Anyway, with all that serving as a caveat, let us get into our sources. It will be short, I only decided to use two for this segment of Makhno's life. The two source's writers could not come from more different backgrounds or times--Skirda was a passionate anarchist historian who published his work on Makhno in 1984, and Patterson is a doctoral student at the University of Alberta who put his work on Makhno and the Mennonites into public circulation in 2019. Let us deal with Patterson's work first.
Episode 2 Sources:
Sean Patterson: Makhno and Memory: Anarchist and Mennonite Portraits of Ukraine’s Civil War.
Patterson is an excellent writer with a distinctive voice. He focuses mostly on the interaction (substantial interaction) between Makhno and the Mennonites--good, bad and in-between.

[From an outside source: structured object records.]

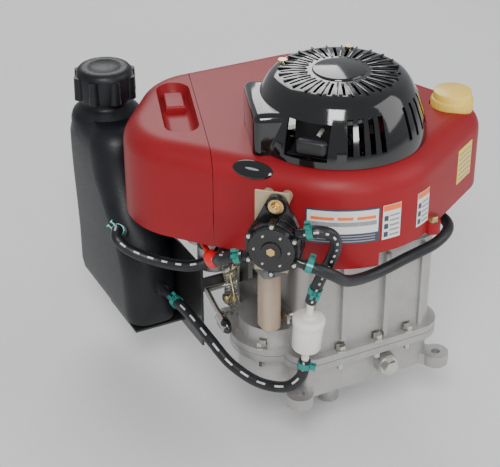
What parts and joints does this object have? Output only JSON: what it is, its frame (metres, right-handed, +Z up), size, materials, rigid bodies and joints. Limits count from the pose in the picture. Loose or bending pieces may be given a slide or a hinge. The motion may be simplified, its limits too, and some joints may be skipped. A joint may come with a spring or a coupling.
{
  "type": "small gasoline engine",
  "caption": "Single-cylinder vertical-shaft four-stroke gasoline engine with recoil starter, carburettor, fuel pump, filter, muffler and remote fuel tank.",
  "frame": {"origin": "centre of the output shaft at the mounting face under the sump", "axes": "+Z up along the crankshaft, -Z out along the output shaft, -Y the flat front wall, +Y the cylinder, -X the carburettor and tank, +X the oil filler"},
  "size_m": [0.4122, 0.4453, 0.434],
  "materials": {
    "cast_alloy": "as-cast matte",
    "machined_steel": "machined",
    "zinc_fastener": "zinc plated",
    "gasket_paper": "matte",
    "iron_liner": "honed",
    "black_paint": "satin black",
    "ceramic_white": "glazed",
    "black_rubber": "matte",
    "red_shroud": "satin crimson",
    "gloss_black": "gloss black",
    "black_plastic": "matte black",
    "filter_paper": "pleated paper",
    "rope_cord": "braided",
    "yellow_plastic": "pale yellow",
    "tan_paint": "tan zinc chromate",
    "nylon_white": "translucent nylon",
    "teal_clamp": "teal plated",
    "red_plastic": "gloss red",
    "muffler_steel": "heat darkened",
    "gear_nylon": "moulded",
    "zinc_plate": "bright zinc",
    "piston_alloy": "machined"
  },
  "bodies": {
    "engine_block": {"oil_sump": "cast_alloy", "crankcase": "cast_alloy", "gaskets": "gasket_paper", "case_bolts": "zinc_fastener", "cylinder_liner": "iron_liner", "cylinder_head": "cast_alloy", "valve_cover": "black_paint", "spark_plug": "ceramic_white", "plug_lead": "black_rubber", "oil_seals": "black_rubber", "valve_springs": "machined_steel", "tank_bracket": "black_paint", "blower_housing": "red_shroud", "housing_bolts": "zinc_fastener", "air_cleaner_base": "black_plastic", "air_filter": "filter_paper", "starter_cover": "gloss_black", "starter_rope": "rope_cord", "oil_fill_tube": "cast_alloy", "pump_bracket": "tan_paint", "fuel_pump": "black_plastic", "fuel_filter": "nylon_white", "supply_hose": "black_rubber", "pulse_hose": "black_rubber", "carburettor_hose": "black_rubber", "vent_hose": "black_rubber", "hose_clamps": "teal_clamp", "carburettor": "cast_alloy", "control_bracket": "zinc_plate", "breather_box": "tan_paint", "muffler": "muffler_steel", "fuel_tank": "black_plastic", "ignition_coil": "black_plastic"},
    "crank": {"crankshaft": "machined_steel", "crank_gear": "machined_steel", "flywheel": "cast_alloy", "cooling_fan": "black_plastic", "starter_cup": "machined_steel"},
    "cam": {"camshaft": "machined_steel", "cam_gear": "gear_nylon"},
    "governor": {"governor_gear": "gear_nylon"},
    "rod": {"connecting_rod": "cast_alloy"},
    "piston": {"piston": "piston_alloy", "piston_rings": "machined_steel", "wrist_pin": "machined_steel"},
    "intake_valve": {"intake_valve": "machined_steel"},
    "exhaust_valve": {"exhaust_valve": "machined_steel"},
    "intake_rocker": {"intake_rocker": "machined_steel"},
    "exhaust_rocker": {"exhaust_rocker": "machined_steel"},
    "intake_pushrod": {"intake_pushrod": "machined_steel"},
    "exhaust_pushrod": {"exhaust_pushrod": "machined_steel"},
    "starter_pulley": {"starter_pulley": "black_plastic"},
    "starter_handle": {"starter_handle": "black_plastic"},
    "air_cleaner_cover": {"air_cleaner_cover": "red_shroud"},
    "oil_cap": {"oil_cap": "yellow_plastic"},
    "choke": {"choke_shaft": "red_plastic"},
    "throttle": {"throttle_shaft": "zinc_plate"},
    "governor_lever": {"governor_lever": "zinc_plate"},
    "control_lever": {"control_lever": "zinc_plate"},
    "tank_cap": {"tank_cap": "black_plastic"}
  },
  "joints": [
    {"name": "crank_spin", "type": "hinge", "parent": "engine_block", "child": "crank", "pos_m": [0, 0, 0.1], "axis": [0, 0, 1], "continuous": true, "deforming": ["connecting_rod"]},
    {"name": "cam_spin", "type": "hinge", "parent": "engine_block", "child": "cam", "pos_m": [0.0546, 0.0315, 0.06], "axis": [0, 0, 1], "continuous": true},
    {"name": "governor_spin", "type": "hinge", "parent": "engine_block", "child": "governor", "pos_m": [0.05, -0.03133, 0.06], "axis": [0, 0, 1], "continuous": true},
    {"name": "piston_slide", "type": "slide", "parent": "engine_block", "child": "piston", "axis": [0, 1, 0], "range_m": [-0.062, 0], "deforming": ["connecting_rod"]},
    {"name": "rod_swing", "type": "hinge", "parent": "piston", "child": "rod", "pos_m": [0, 0.149, 0.122], "axis": [0, 0, 1], "range_deg": [-15, 15], "deforming": ["connecting_rod"]},
    {"name": "intake_rocker_tilt", "type": "hinge", "parent": "engine_block", "child": "intake_rocker", "pos_m": [0.027, 0.24, 0.145], "axis": [0, 0, 1], "range_deg": [0, 12], "stiffness_Nm_per_rad": 3, "deforming": ["valve_springs"]},
    {"name": "exhaust_rocker_tilt", "type": "hinge", "parent": "engine_block", "child": "exhaust_rocker", "pos_m": [0.027, 0.24, 0.099], "axis": [0, 0, 1], "range_deg": [0, 12], "stiffness_Nm_per_rad": 3, "deforming": ["valve_springs"]},
    {"name": "intake_valve_lift", "type": "slide", "parent": "engine_block", "child": "intake_valve", "axis": [0, -1, 0], "range_m": [0, 0.006]},
    {"name": "exhaust_valve_lift", "type": "slide", "parent": "engine_block", "child": "exhaust_valve", "axis": [0, -1, 0], "range_m": [0, 0.006]},
    {"name": "intake_pushrod_rise", "type": "slide", "parent": "engine_block", "child": "intake_pushrod", "axis": [0, 1, 0], "range_m": [0, 0.006]},
    {"name": "exhaust_pushrod_rise", "type": "slide", "parent": "engine_block", "child": "exhaust_pushrod", "axis": [0, 1, 0], "range_m": [0, 0.006]},
    {"name": "pulley_spin", "type": "hinge", "parent": "engine_block", "child": "starter_pulley", "pos_m": [0, 0, 0.31], "axis": [0, 0, 1], "range_deg": [-800, 0]},
    {"name": "handle_pull", "type": "slide", "parent": "engine_block", "child": "starter_handle", "axis": [-0.7218, -0.6921, 0], "range_m": [0, 0.5], "stiffness_N_per_m": 8, "springref_m": -0.6, "deforming": ["starter_rope"]},
    {"name": "air_cleaner_cover_off", "type": "slide", "parent": "engine_block", "child": "air_cleaner_cover", "axis": [0, 0, 1], "range_m": [0, 0.12]},
    {"name": "oil_cap_lift", "type": "slide", "parent": "engine_block", "child": "oil_cap", "axis": [0, 0, 1], "range_m": [0, 0.12]},
    {"name": "choke_turn", "type": "hinge", "parent": "engine_block", "child": "choke", "pos_m": [-0.118, 0.072, 0.165], "axis": [0, 0, 1], "range_deg": [-30, 0]},
    {"name": "throttle_turn", "type": "hinge", "parent": "engine_block", "child": "throttle", "pos_m": [-0.1, 0.072, 0.165], "axis": [0, 0, 1], "range_deg": [-20, 20]},
    {"name": "governor_lever_turn", "type": "hinge", "parent": "engine_block", "child": "governor_lever", "pos_m": [-0.08, -0.06, 0.1], "axis": [1, 0, 0], "range_deg": [-6, 6]},
    {"name": "control_lever_turn", "type": "hinge", "parent": "engine_block", "child": "control_lever", "pos_m": [-0.11, 0.04, 0.092], "axis": [1, 0, 0], "range_deg": [-25, 10]},
    {"name": "tank_cap_turn", "type": "hinge", "parent": "engine_block", "child": "tank_cap", "pos_m": [-0.168, 0.262, 0.25], "axis": [0, 0, 1], "range_deg": [0, 180]}
  ],
  "couplings": [
    {"joint": "cam_spin", "follows": "crank_spin", "ratio": -0.5},
    {"joint": "governor_spin", "follows": "crank_spin", "ratio": 1},
    {"joint": "intake_valve_lift", "follows": "intake_rocker_tilt", "m_per_rad": 0.027},
    {"joint": "exhaust_valve_lift", "follows": "exhaust_rocker_tilt", "m_per_rad": 0.027},
    {"joint": "intake_pushrod_rise", "follows": "intake_rocker_tilt", "m_per_rad": 0.0276},
    {"joint": "exhaust_pushrod_rise", "follows": "exhaust_rocker_tilt", "m_per_rad": 0.0276},
    {"joint": "pulley_spin", "follows": "handle_pull", "rad_per_m": -26},
    {"joint": "throttle_turn", "follows": "governor_lever_turn", "ratio": 3}
  ]
}
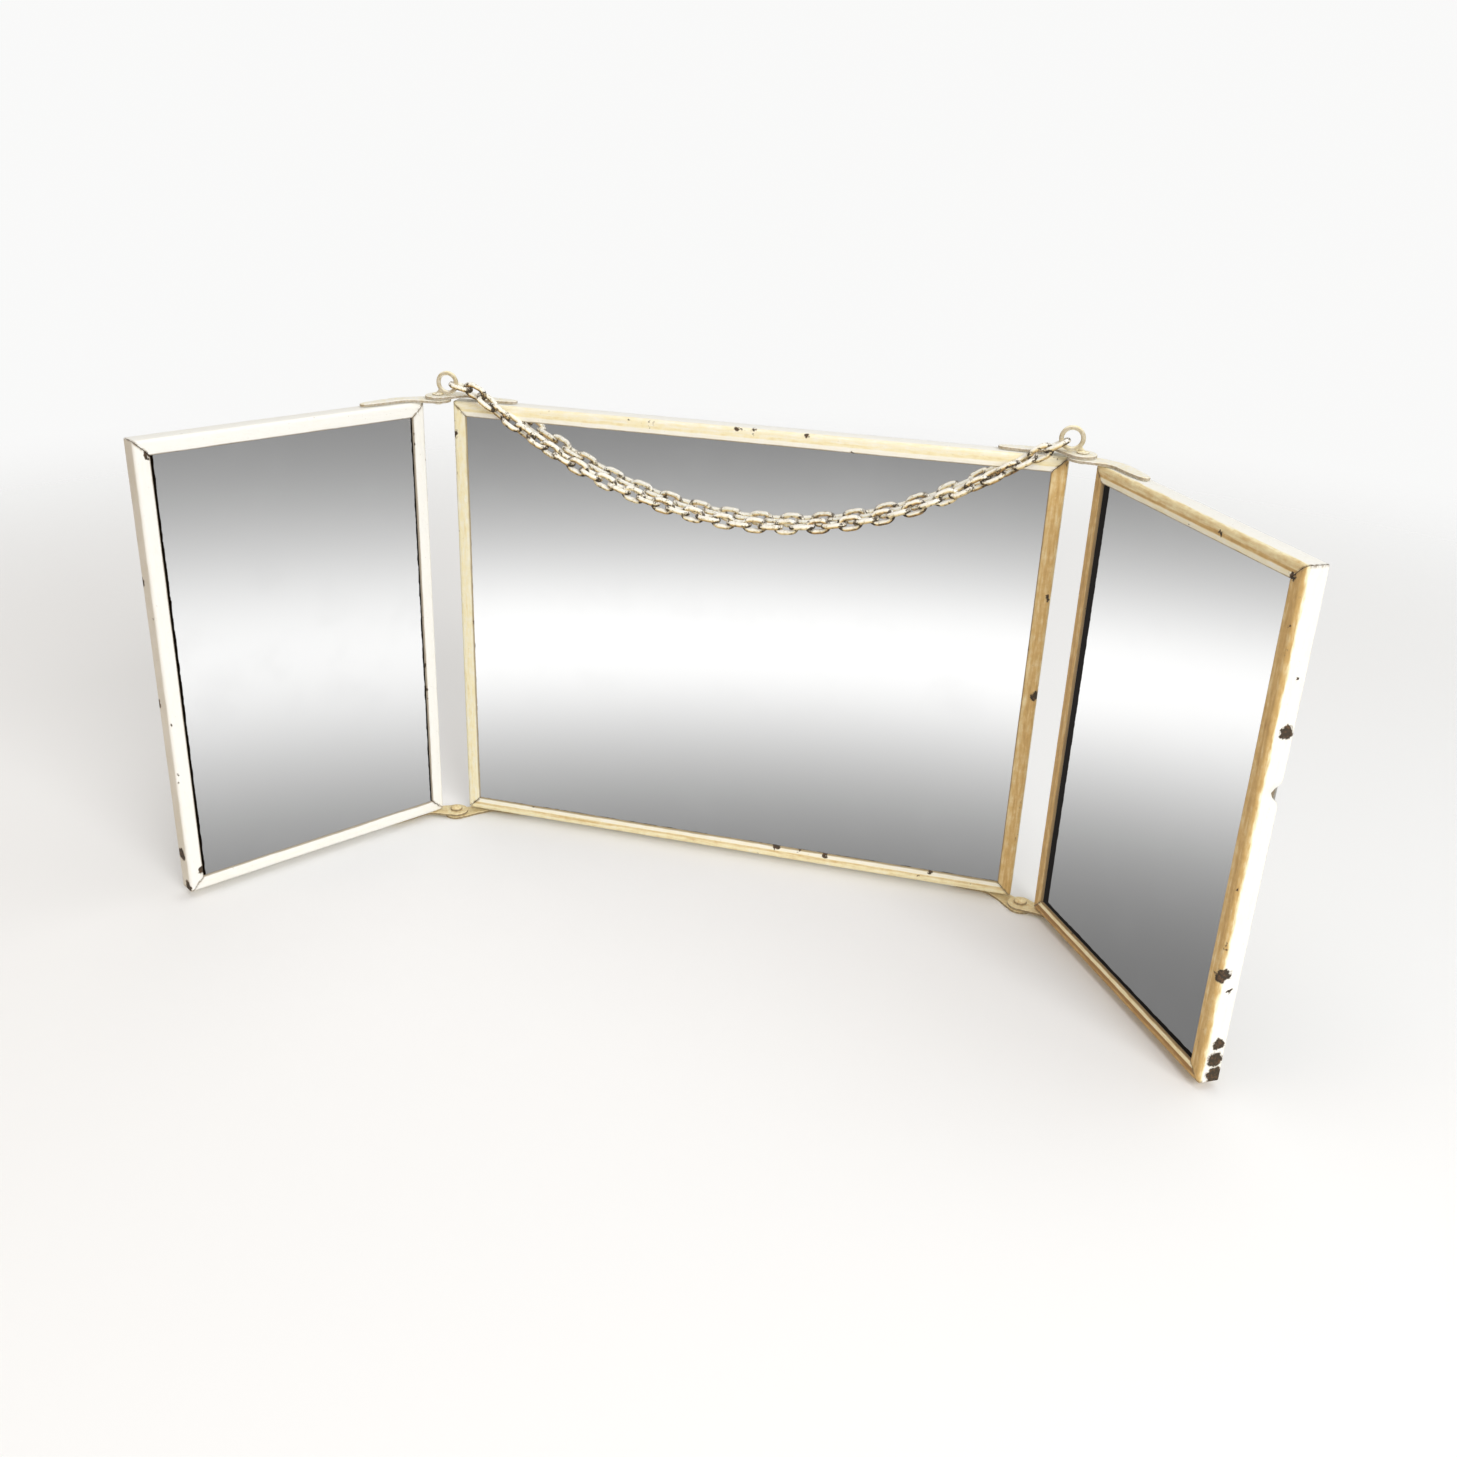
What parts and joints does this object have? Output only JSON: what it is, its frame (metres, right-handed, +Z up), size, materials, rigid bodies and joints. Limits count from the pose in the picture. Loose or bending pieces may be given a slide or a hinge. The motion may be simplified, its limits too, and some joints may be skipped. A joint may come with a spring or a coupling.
{
  "type": "folding triptych mirror",
  "caption": "Free-standing folding vanity mirror: a wide centre mirror, a half-width wing hinged at each side on strap hinges, and a chain between the hinge tops.",
  "frame": {"origin": "under the middle of the object's box with both wings at 58 degrees forward, on the surface it stands on", "axes": "+X from the left wing to the right wing as seen from the front, +Y towards the back, +Z up; the centre mirror faces -Y"},
  "size_m": [0.4408, 0.1258, 0.2171],
  "materials": {
    "cream_paint": "worn cream enamel, semi-gloss",
    "strap_paint": "worn ivory enamel, semi-gloss",
    "chain_paint": "worn cream paint with dark chips",
    "silvered_glass": "silvered behind clear glass",
    "backing_card": "grey-brown pulp card",
    "back_plate": "dull tinned sheet"
  },
  "bodies": {
    "centre_panel": {"centre_left_rail": "cream_paint", "centre_top_rail": "cream_paint", "centre_right_rail": "cream_paint", "centre_bottom_rail": "cream_paint", "centre_mirror_glass": "silvered_glass", "centre_backing_card": "backing_card", "centre_back_plate": "back_plate", "centre_top_left_strap": "strap_paint", "centre_bottom_left_strap": "strap_paint", "centre_top_right_strap": "strap_paint", "centre_bottom_right_strap": "strap_paint", "left_eye_rivet": "strap_paint", "right_eye_rivet": "strap_paint", "left_bottom_rivet": "strap_paint", "right_bottom_rivet": "strap_paint", "chain": "chain_paint", "chain_end_link_left": "chain_paint", "chain_end_link_right": "chain_paint"},
    "left_wing": {"left_wing_outer_rail": "cream_paint", "left_wing_top_rail": "cream_paint", "left_wing_hinge_rail": "cream_paint", "left_wing_bottom_rail": "cream_paint", "left_wing_mirror_glass": "silvered_glass", "left_wing_backing_card": "backing_card", "left_wing_back_plate": "back_plate", "left_wing_top_strap": "strap_paint", "left_wing_bottom_strap": "strap_paint"},
    "right_wing": {"right_wing_hinge_rail": "cream_paint", "right_wing_top_rail": "cream_paint", "right_wing_outer_rail": "cream_paint", "right_wing_bottom_rail": "cream_paint", "right_wing_mirror_glass": "silvered_glass", "right_wing_backing_card": "backing_card", "right_wing_back_plate": "back_plate", "right_wing_top_strap": "strap_paint", "right_wing_bottom_strap": "strap_paint"}
  },
  "joints": [
    {"name": "left_wing_hinge", "type": "hinge", "parent": "centre_panel", "child": "left_wing", "pos_m": [-0.1378, 0.05001, 0.1032], "axis": [0, 0, 1], "range_deg": [-98, 122]},
    {"name": "right_wing_hinge", "type": "hinge", "parent": "centre_panel", "child": "right_wing", "pos_m": [0.1378, 0.05001, 0.1032], "axis": [0, 0, -1], "range_deg": [-98, 122]}
  ]
}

Like a good historian, this also serves as a history of the Mennonites in the Ukraine and their diaspora during the Russian Civil War. Most importantly, Patterson uses sources that are traditionally neglected by other biographies of Makhno (like Skirda's work, or people who knew Makhno only as a military figure and not as a young man like Volin, Arshinov and Belash).
It is from Patterson that I lifted the oral tale of Old Lady Kolesnik--a Ukrainian source. I know, I said Ukrainian Mennonite in the video, but I got a few key details wrong in my excitement such as who the passing person in the carriage was (the landowner). I was lucky enough to exchange emails with Mr. Patterson, who kindly corrected me on these essential details.
Regardless, the story helps build out the world that Nestor would have run around in better than the standard stories of abuse and rebellion which tend to make Nestor a shade above human, bordering on a saint. More to the point, it doesn't contradict anything Nestor Makhno himself wrote about his childhood, and so I used to to try and create the kernel of tension necessary to tell the story.
Compare the Old Lady Kolesnik story to the passage that Skirda uses to describe the first moments rebellion flared in Nestor's heart.
Skirda's version is based on Makhno's autobiography (Makhno had many talents, but his writing can be stiff). It's a thing that certainly happened, and is very Hollywood in its presentation--but for the story--and the message that the world Nestor grew up was complicated AND unfair, I chose not to use it in my talk.
I don't mean to give the impression I'm dunking on Skirda here. He was an excellent historian. Anarchy's Cossack is invaluable, besides the autobiography of Makhno, for the early life of Nestor. It also gives a very in-depth look at his criminal activities--most of which I had to skip over for time, and if I counted every time Makhno was robbing a place or languishing in prison or on the run from the police this series would be 1000 parts instead of seven. So I had to cut a lot for narrative flow, but this quote below from Skirda might give you a sense of what Makhno's rap sheet was like.
And what sort of anarchist would I be if I didn't provide a link to the source material in free .pdf form?
Lastly, Skirda is the best source for the assassination of the police superintendent, Kariachentsev, as shown below.
This is an interesting passage for a lot of reasons, but the one I'd like to draw attention to is that Semenyuta, who Makhno looked up to, was loathe to fire his revolvers in a public theater. Skirda interprets this as him not wanting to hit innocent people in his quest for vengeance, but this concern for civilian life was not a good feature for a revolutionary. I could speculate that this--coupled with Makhno's firm sense of right and wrong, idealism, was an influence on young Nestor.